The movie also depicts an unhealthy relationship between an overbearing mother and filial daughter, which seems to be inherited, like the family curse. This is a unique take on the perennial parent-child conflict in all Asian-American media; the only thing that is perhaps more emblematic is the bamboo forest, of which Turning Red has in spades as well. Shang-Chi, Free Food For Millionaires, The Farewell, Interior Chinatown, Tiger Tail, Minari, and every other Asian American story, whether bildungsroman or not, contains this theme. Turning Red however, shows this conflict as a generational trauma of sorts, parents who learned from their parents, as Mei’s mother has the same issue with her own mother.

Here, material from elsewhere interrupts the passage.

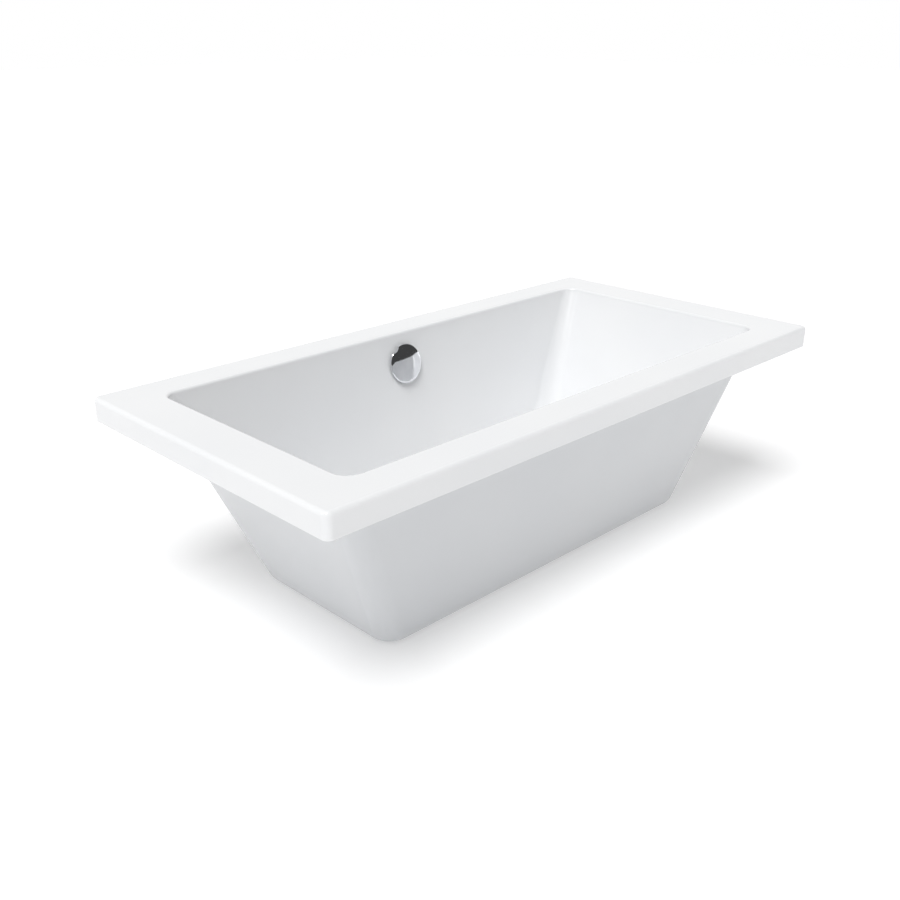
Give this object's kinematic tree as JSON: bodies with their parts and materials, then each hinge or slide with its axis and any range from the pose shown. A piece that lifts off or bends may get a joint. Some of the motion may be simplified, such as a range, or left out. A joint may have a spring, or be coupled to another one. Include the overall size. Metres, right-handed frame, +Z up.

This takes the fault from the parent and instead makes it out to be a cultural conflict to be resolved. Turning Red maintains that strict and demanding parenting is unreservedly bad, or at least unfit for modern Western society, but portrays it not as the choice of the individual parents. Whether Asian parenting is relevant in Western society or not is another discussion, but that the blame is placed where it should be is a huge step. Of course, the responsibility now given to Mei is not only to fix the relationship with her mother, but also to heal the generational trauma represented by the red panda. That might be a heavy burden for a thirteen-year-old viewer to bear, but is certainly appropriate for the adults watching the movie.
Discussions of corporate strategy and overarching themes aside, Turning Red was a great movie. Even though I find it hard to objectively evaluate, as much of my enthusiasm has to do with the Toronto theme, I think it introduces identities and issues in a nuanced light. But small matter, because for once, the world has made a movie for me. If I wanted it to be any more bespoke, I’d have to write it myself.